What the exercise asks — Write out, word for word, the first line of the data below and every line after it through the one containing "outwards and fuzzy.".

++++ Given data ++++

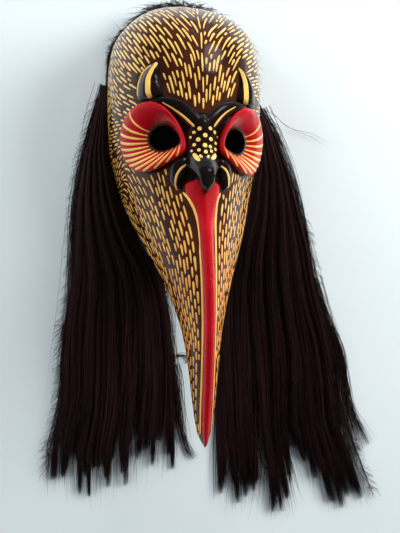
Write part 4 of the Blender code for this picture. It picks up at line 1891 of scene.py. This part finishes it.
    def crown(self) -> bpy.types.Object:
        """The roll of fibre round the crown, combed outwards and fuzzy.

        Returns:
            The roll.
        """
        rng = np.random.default_rng(self.seed)
        n = self.crown_count
        steps = np.linspace(0, 1, 400)
        reach = 0.084 * np.abs(2 * steps - 1) ** 1.6
        plan = np.stack([np.sign(steps - 0.5) * self.form.half_width(reach), self.form.wall / 2 - reach], -1)
        run = np.concatenate([[0], np.cumsum(np.linalg.norm(np.diff(plan, axis=0), axis=1))])
        at = rng.uniform(0, run[-1], n)
        x, y = (np.interp(at, run, plan[:, k]) for k in (0, 1))
        near = 0.004
        ahead, behind = (np.stack([np.interp(at + s, run, v) for v in plan.T], -1) for s in (near, -near))
        way = unit(ahead - behind)
        out = np.stack([-way[:, 1], way[:, 0]], -1)
        outward = np.abs(2 * at / run[-1] - 1)
        body = np.sqrt(np.clip(1 - outward**4, 0, 1)) * (1 - 0.6 * outward**2)
        t = np.linspace(0, 1, 6)[None, :]
        length = (0.003 + rng.exponential(0.0034, n) + 0.0070 * body)[:, None]
        length = length * (1 - 0.55 * ease(0.015, 0.06, -x))[:, None]
        thin = (1 - np.where(x < 0, 0.7, 0.45) * ease(0.030, 0.055, -y))[:, None]
        length = np.minimum(length * thin, self.fringe)
        lean = rng.normal(0, 0.6, (n, 1)) + 0.5 * np.sign(x)[:, None] * rng.uniform(0, 1, (n, 1))
        rise = rng.uniform(0.02, 1, (n, 1)) * 0.037 * (0.15 + 0.85 * body[:, None] ** 2) * thin
        reach_out = 0.0013 + length * t**0.8
        slide = lean * length * t**1.4
        px = x[:, None] + out[:, :1] * reach_out + way[:, :1] * slide
        py = y[:, None] + out[:, 1:] * reach_out + way[:, 1:] * slide
        pz = np.clip(rise * (1 - 0.35 * t**2) + rng.normal(0, 0.0016, (n, 1)) * t, 0.0006, None)
        radius = self.crown_radius * rng.uniform(0.5, 1.3, (n, 1)) * np.interp(t, (0, 0.6, 1), (1, 0.8, 0.1))
        return strands("crown_fringe", np.stack([px, py, pz], -1), radius, rng.uniform(0, 1, n))


# Floor, light and camera


@dataclass
class Studio:
    """A pale floor, soft light and a camera over the mask."""

    eye_point: tuple[float, float, float] = (-0.0875, -0.2840, 0.51)
    yaw: float = 12.0
    roll: float = 0.7
    lens: float = 29.11
    sensor: float = 36
    board: float = 4
    aim: tuple[float, float, float] = (0, -0.25, 0.03)
    lights: tuple[tuple, ...] = (
        # name, place, size, watts, colour, and whether reflections show it
        ("key", (1.6, 0.35, 1.0), 1.0, 54, (1.0, 0.99, 0.97), False),
        ("left", (-1.6, 0.3, 0.9), 1.2, 27, (0.94, 0.98, 1.0), False),
        ("beyond", (0.2, 1.9, 1.0), 1.6, 44, (0.97, 0.99, 1.0), False),
        ("small", (0.75, 1.0, 1.2), 0.5, 2.6, (1.0, 0.99, 0.97), True),
    )

    def camera(self) -> None:
        """Stand the camera over the mask."""
        yaw, roll = math.radians(self.yaw), math.radians(self.roll)
        right = Vector((math.cos(yaw), 0, math.sin(yaw)))
        up = Vector((0, 1, 0))
        back = Vector((-math.sin(yaw), 0, math.cos(yaw)))
        turned_right = right * math.cos(roll) - up * math.sin(roll)
        turned_up = up * math.cos(roll) + right * math.sin(roll)
        data = bpy.data.cameras.new("camera")
        data.lens = self.lens
        data.sensor_width = self.sensor
        data.clip_start = 0.01
        made = bpy.data.objects.new("camera", data)
        turn = Matrix((turned_right, turned_up, back)).transposed()
        made.matrix_world = Matrix.Translation(self.eye_point) @ turn.to_4x4()
        bpy.context.scene.collection.objects.link(made)
        bpy.context.scene.camera = made

    def floor(self) -> None:
        """Lay a large pale board under the mask."""
        form = bmesh.new()
        bmesh.ops.create_grid(form, x_segments=2, y_segments=2, size=self.board)
        made = link("floor", mesh_of("floor", form))
        made.location.z = -0.0002
        look = bpy.data.materials.new("pale board")
        hand, shader = shader_of(look)
        where = hand.add("ShaderNodeTexCoord").outputs["Object"]
        pale = hand.mix(hand.noise(where, 3, 3), (0.60, 0.675, 0.70, 1), (0.68, 0.74, 0.765, 1))
        hand.feed(shader.inputs["Base Color"], pale)
        shader.inputs["Roughness"].default_value = 0.8
        made.data.materials.append(look)

    def light(
        self, name: str, place: tuple[float, float, float], size: float, watts: float, colour: tuple
    ) -> bpy.types.Object:
        """Hang a soft square light that faces the mask.

        Args:
            name: Its name.
            place: Where it hangs.
            size: Its side.
            watts: Its power.
            colour: Its colour.

        Returns:
            The light.
        """
        data = bpy.data.lights.new(name, "AREA")
        data.size = size
        data.energy = watts
        data.color = colour
        made = bpy.data.objects.new(name, data)
        made.location = place
        aim = Vector(self.aim) - Vector(place)
        made.rotation_euler = aim.to_track_quat("-Z", "Y").to_euler()
        bpy.context.scene.collection.objects.link(made)
        return made

    def build(self) -> None:
        """Set up the whole studio."""
        self.camera()
        self.floor()
        for *settings, glossy in self.lights:
            self.light(*settings).visible_glossy = glossy
        bpy.context.scene.view_settings.view_transform = "Standard"
        world = bpy.data.worlds.new("studio")
        world.use_nodes = True
        hand = Nodes(world.node_tree)
        back = world.node_tree.nodes["Background"]
        parts = hand.add("ShaderNodeSeparateXYZ")
        hand.feed(parts.inputs[0], hand.add("ShaderNodeTexCoord").outputs["Generated"])
        height = hand.ramp(parts.outputs["Z"], 0.02, 0.42, 1, 0)
        hand.feed(back.inputs["Color"], hand.mix(height, (0.05, 0.05, 0.055, 1), (0.80, 0.88, 0.93, 1)))
        back.inputs["Strength"].default_value = 0.4
        bpy.context.scene.world = world


GROUND = Lacquer(
    "red-brown lacquer", (0.060, 0.0155, 0.0065), (0.031, 0.0085, 0.0045), coat=0.25, specular=0.3
)
RED = Lacquer("red lacquer", (0.47, 0.0045, 0.011), (0.36, 0.0035, 0.008), wear=0.3, coat=0.3, specular=0.3)
BLACK = Lacquer("black lacquer", (0.0105, 0.0055, 0.005), (0.006, 0.0035, 0.0035), wear=0.35)
YELLOW = Enamel("yellow enamel", (0.97, 0.62, 0.155), (0.90, 0.34, 0.05))


def add_piece(piece: bpy.types.Object, node: str | None = None) -> None:
    """Let a piece ride on the frame, and report it.

    Args:
        piece: The finished piece.
        node: The node that it stands for, if any.
    """
    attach(piece, "root")
    if node:
        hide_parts(node)
    log.info("%s: %d faces", piece.name, len(piece.data.polygons))


def main() -> None:
    """Build the pieces in order."""
    logging.basicConfig(level=logging.INFO, format="%(message)s")
    effects = SharedEffects()
    studio = Studio()
    studio.build()
    form = MaskForm()
    chart = Chart(form)
    finishes = {"ground": GROUND, "red": RED, "black": BLACK, "wood": BareWood("bare wood")}
    looks = {name: finish.material(effects) for name, finish in finishes.items()}
    yellow = YELLOW.material(effects)
    fibre = DarkFibre("dark fibre").material(effects)

    carved = CarvedMask(form, chart).build(looks)
    add_piece(carved, "mask")

    brush = Brush(carved, chart, Vector(studio.eye_point))
    painting = Painting(brush, EyeForm())
    painting.lay_lines()
    painting.lay_eye_stripes()
    lines = brush.finish("painted_lines")
    painting.lay_dashes()
    dashes = brush.finish("painted_dashes")
    for strokes in (lines, dashes):
        strokes.data.materials.append(yellow)
        add_piece(strokes)

    hair = Hair(form)
    for shape in (LEFT_FALL, RIGHT_FALL):
        for piece in hair.fall(shape):
            piece.data.materials.append(fibre)
            add_piece(piece, shape.node if piece.name.endswith("_mass") else None)
    for piece, node in ((hair.crown(), "hair_crown"), (hair.strays(), None)):
        piece.data.materials.append(fibre)
        add_piece(piece, node)


if __name__ == "__main__":
    main()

++++

Answer to the exercise —
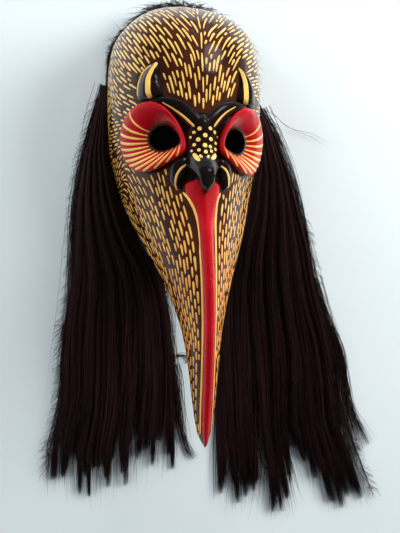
Write part 4 of the Blender code for this picture. It picks up at line 1891 of scene.py. This part finishes it.
    def crown(self) -> bpy.types.Object:
        """The roll of fibre round the crown, combed outwards and fuzzy.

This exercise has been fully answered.